Destroyer, “It Just Doesn’t Happen”, in https://www.youtube.com/watch?v=VmApPGE6Zio
Passei por um jipe da moda que ostentava na parte traseira um dístico com uma bandeira feita metade azul celeste e outra metade da alvura típica da ingenuidade. No meio, um escudo aludindo à realeza. Era um monárquico.
Antes de ir por diante com a argumentação, fique registado para memória futura: as pessoas podem defender as ideias em que acreditam, saibam ou não porque acreditam nelas. Da mesma forma que um comunista tem direito a ser comunista, um monárquico tem direito a ser monárquico e qualquer pessoa tem direito a ser o que lhe apetece. Da mesma forma que exerço a minha liberdade de expressão para escarnecer dos monárquicos como a exerço para repudiar o comunismo (e como devo admitir que alguém me tome de espécie e de mim faça um ódio de estimação). Caso seja entendido como uma manifestação de intolerância, deixo-o à conta dos que assim tresleem a hermenêutica.
Ultrapassei o jipe e espreitei para tirar o retrato do condutor (não na aceção literal do termo). Condizia com o estereótipo. Bigode farfalhudo, levemente dobrado para dentro de si mesmo nas extremidades, um pullover azul sobre uma camisa de riscas, avantajado charuto a quadrar com o sobredimensionamento corporal. O resto, adivinho: sapato de vela, missa aos domingos, tourada quando está na época, caça com os amigos, jantaradas em casas de fado, onde arrotam alarvemente o seu marialvismo. (Uma dúvida: casas de putas depois das casas de fados?) Juram fidelidade à coroa, essa inexistência. Renegam a bandeira republicana, não reconhecendo a legitimidade dos presidentes que a encimam. Se não se esquecerem da coerência, não participam em eleições presidenciais, a menos que o candidato conservador e com a bênção da igreja corra o risco de ser derrotado pelo candidato de esquerda (caso em que se esquecem da coerência). São os chefes da família, pois as mulheres foram criadas por deus para serem obedientes aos homens e para os assistirem na consumação dos prazeres carnais. São contra o aborto, contra o casamento entre pessoas do mesmo sexo, contra a eutanásia – são muito contra as liberdades de costumes e a liberdade das pessoas, em geral. O que quadra com a sua cosmovisão: juraram fidelidade ao rei, e estariam dispostos a sacrificar a vida pelo rei como epitome da pátria. O rei é tudo e tudo pelo rei. Por poucos, uma visão do mundo tão redutora.

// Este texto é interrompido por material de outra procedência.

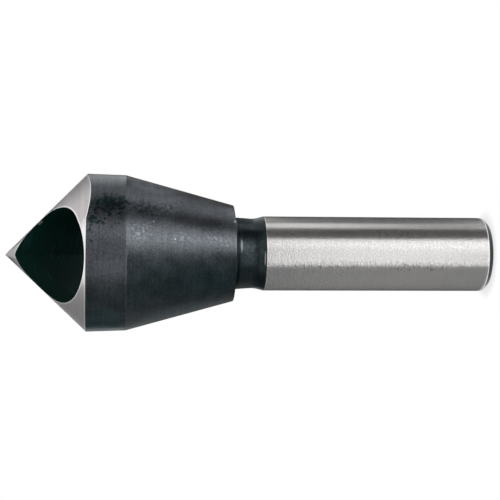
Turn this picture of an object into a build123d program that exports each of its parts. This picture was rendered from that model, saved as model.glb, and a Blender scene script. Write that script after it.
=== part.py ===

Estes embaixadores da heráldica estacionaram no tempo. Ou foi o tempo não passou por eles, numa bizarra versão do elixir da juventude que é procurado por todos os que abjuram o envelhecimento – como se uma coisa atávica pudesse reproduzir um fogacho de juvenilidade: uma contradição de termos. Mergulhados no seu atavismo, são tão curiosidades antropológicas como os comunistas. Mas ninguém lhes chame conservadores. Não se pode conservar o que não existe. À monarquia, nem o formol lhe vale.